CAD and scene scripts:
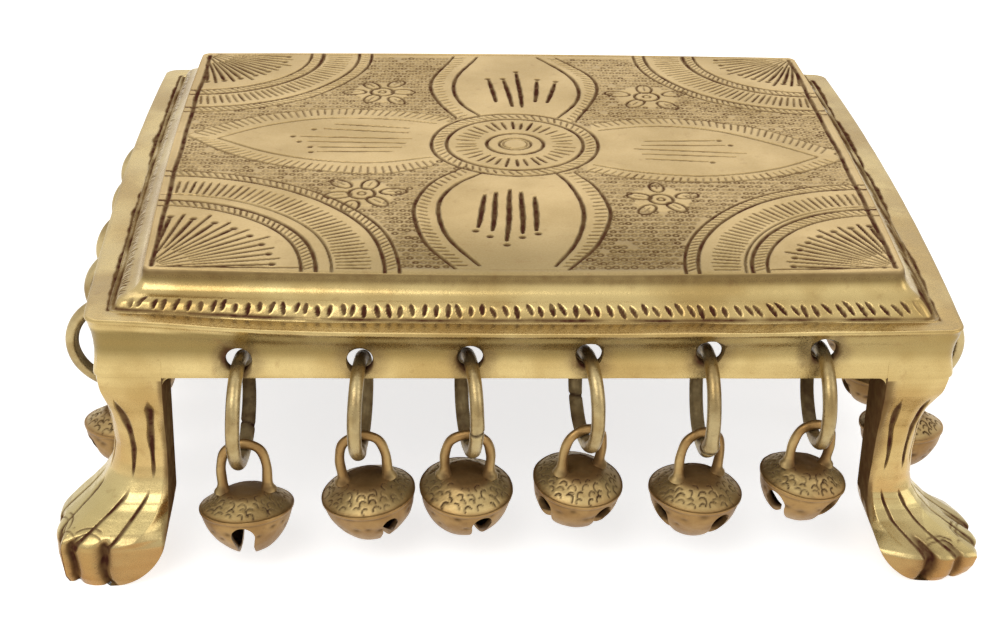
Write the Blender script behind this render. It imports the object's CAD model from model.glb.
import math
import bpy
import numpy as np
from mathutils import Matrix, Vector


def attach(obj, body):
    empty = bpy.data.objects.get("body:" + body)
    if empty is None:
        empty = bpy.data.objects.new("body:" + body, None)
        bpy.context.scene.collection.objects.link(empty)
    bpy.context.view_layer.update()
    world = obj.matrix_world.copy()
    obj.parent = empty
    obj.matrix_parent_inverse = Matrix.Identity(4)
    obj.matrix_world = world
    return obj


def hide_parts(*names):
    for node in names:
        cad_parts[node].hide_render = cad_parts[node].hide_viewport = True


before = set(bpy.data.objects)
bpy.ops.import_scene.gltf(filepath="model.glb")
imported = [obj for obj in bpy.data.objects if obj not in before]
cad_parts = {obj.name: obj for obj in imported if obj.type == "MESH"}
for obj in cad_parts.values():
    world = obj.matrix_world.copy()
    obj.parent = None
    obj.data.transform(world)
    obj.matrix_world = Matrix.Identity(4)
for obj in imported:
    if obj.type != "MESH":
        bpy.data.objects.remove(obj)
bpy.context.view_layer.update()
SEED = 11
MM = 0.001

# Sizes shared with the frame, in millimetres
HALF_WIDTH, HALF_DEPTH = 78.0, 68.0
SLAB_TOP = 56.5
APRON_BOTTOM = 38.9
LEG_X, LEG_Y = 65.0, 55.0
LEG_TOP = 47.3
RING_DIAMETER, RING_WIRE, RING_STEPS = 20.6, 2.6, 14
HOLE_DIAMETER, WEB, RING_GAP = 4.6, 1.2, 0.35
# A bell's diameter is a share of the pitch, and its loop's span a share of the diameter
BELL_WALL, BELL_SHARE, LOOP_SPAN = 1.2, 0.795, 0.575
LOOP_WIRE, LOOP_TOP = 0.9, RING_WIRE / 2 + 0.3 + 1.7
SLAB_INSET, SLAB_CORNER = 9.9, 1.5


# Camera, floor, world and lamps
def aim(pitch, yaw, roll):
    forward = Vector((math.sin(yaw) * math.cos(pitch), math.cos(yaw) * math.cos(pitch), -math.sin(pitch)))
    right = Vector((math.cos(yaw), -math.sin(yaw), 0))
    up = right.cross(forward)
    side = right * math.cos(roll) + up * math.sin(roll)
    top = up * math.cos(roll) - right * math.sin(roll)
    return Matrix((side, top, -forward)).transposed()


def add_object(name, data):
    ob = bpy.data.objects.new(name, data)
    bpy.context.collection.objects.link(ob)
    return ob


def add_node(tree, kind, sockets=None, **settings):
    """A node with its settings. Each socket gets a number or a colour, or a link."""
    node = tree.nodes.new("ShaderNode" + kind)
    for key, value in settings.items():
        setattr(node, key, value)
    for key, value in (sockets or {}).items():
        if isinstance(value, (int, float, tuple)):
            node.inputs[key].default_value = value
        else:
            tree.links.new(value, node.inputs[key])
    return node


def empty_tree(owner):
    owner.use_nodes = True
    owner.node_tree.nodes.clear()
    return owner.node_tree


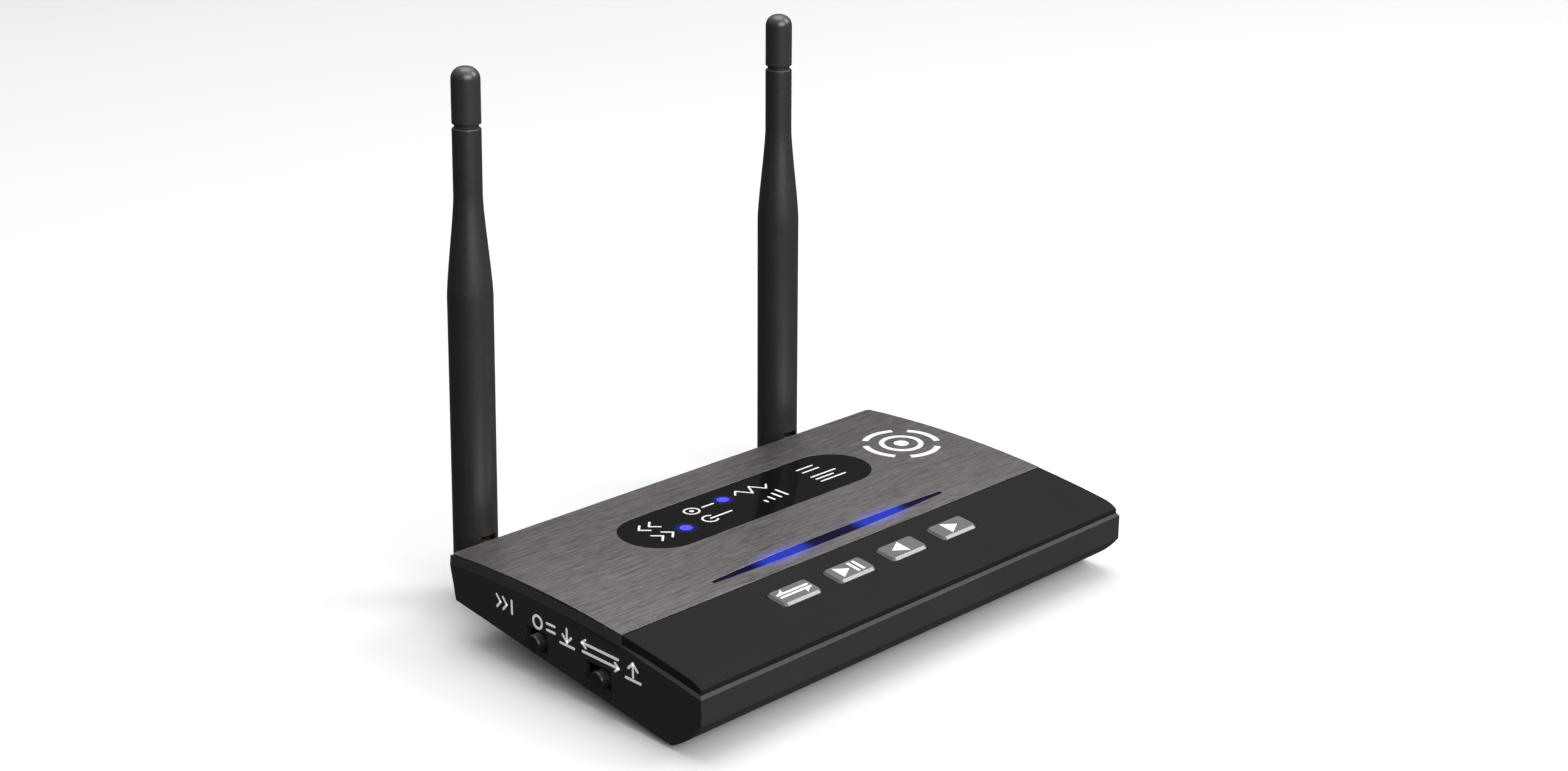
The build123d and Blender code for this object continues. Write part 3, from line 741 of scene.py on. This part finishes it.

§ **Problem**:
The word "from" may appear on some lines. Report how many lines hold it, giving the number alone.

§ **Reply**:
3